* BEGIN *

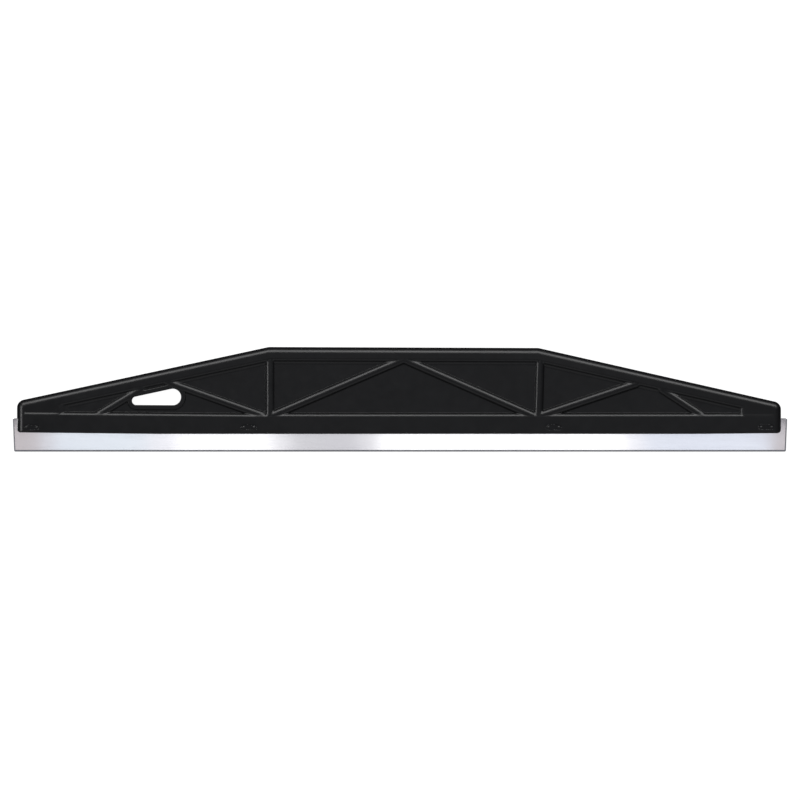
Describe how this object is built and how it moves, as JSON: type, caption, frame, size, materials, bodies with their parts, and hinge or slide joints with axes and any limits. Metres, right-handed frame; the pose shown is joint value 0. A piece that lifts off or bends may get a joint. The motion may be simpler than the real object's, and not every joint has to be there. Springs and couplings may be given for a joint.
{
  "type": "straight-edge trim guide",
  "caption": "Long straight-edge trim guide: thin steel blade held along the lower edge of a truss-ribbed black handle with a hang hole.",
  "frame": {"origin": "under the middle of the tool's bounding box, in the plane of the handle's back face that it lies on", "axes": "+X along the blade towards the end without the hang hole, +Y from the blade's straight edge to the handle's crown, +Z out of the front face"},
  "size_m": [0.6096, 0.0824, 0.01],
  "materials": {
    "handle_plastic": "satin, fine moulded grain",
    "blade_steel": "fine brushed, near mirror",
    "key_plastic": "semi gloss"
  },
  "bodies": {
    "root": {"handle": "handle_plastic", "blade": "blade_steel", "left_end_key": "key_plastic", "left_key": "key_plastic", "right_key": "key_plastic", "right_end_key": "key_plastic"}
  },
  "joints": []
}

* END *

[Do this]
Would you give the material above again, complete and exact?

[Reply]
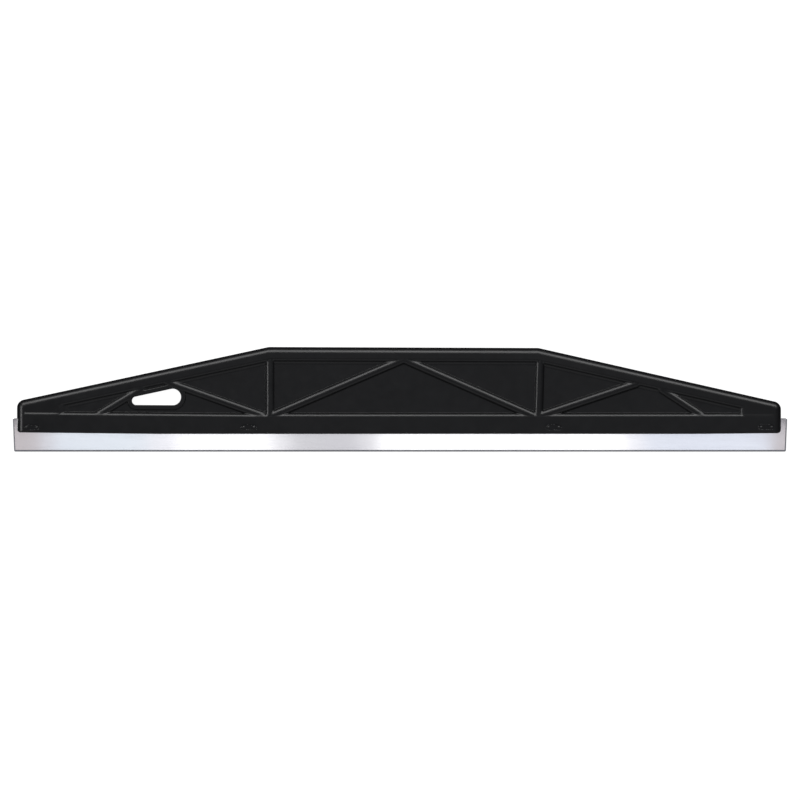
Describe how this object is built and how it moves, as JSON: type, caption, frame, size, materials, bodies with their parts, and hinge or slide joints with axes and any limits. Metres, right-handed frame; the pose shown is joint value 0. A piece that lifts off or bends may get a joint. The motion may be simpler than the real object's, and not every joint has to be there. Springs and couplings may be given for a joint.
{
  "type": "straight-edge trim guide",
  "caption": "Long straight-edge trim guide: thin steel blade held along the lower edge of a truss-ribbed black handle with a hang hole.",
  "frame": {"origin": "under the middle of the tool's bounding box, in the plane of the handle's back face that it lies on", "axes": "+X along the blade towards the end without the hang hole, +Y from the blade's straight edge to the handle's crown, +Z out of the front face"},
  "size_m": [0.6096, 0.0824, 0.01],
  "materials": {
    "handle_plastic": "satin, fine moulded grain",
    "blade_steel": "fine brushed, near mirror",
    "key_plastic": "semi gloss"
  },
  "bodies": {
    "root": {"handle": "handle_plastic", "blade": "blade_steel", "left_end_key": "key_plastic", "left_key": "key_plastic", "right_key": "key_plastic", "right_end_key": "key_plastic"}
  },
  "joints": []
}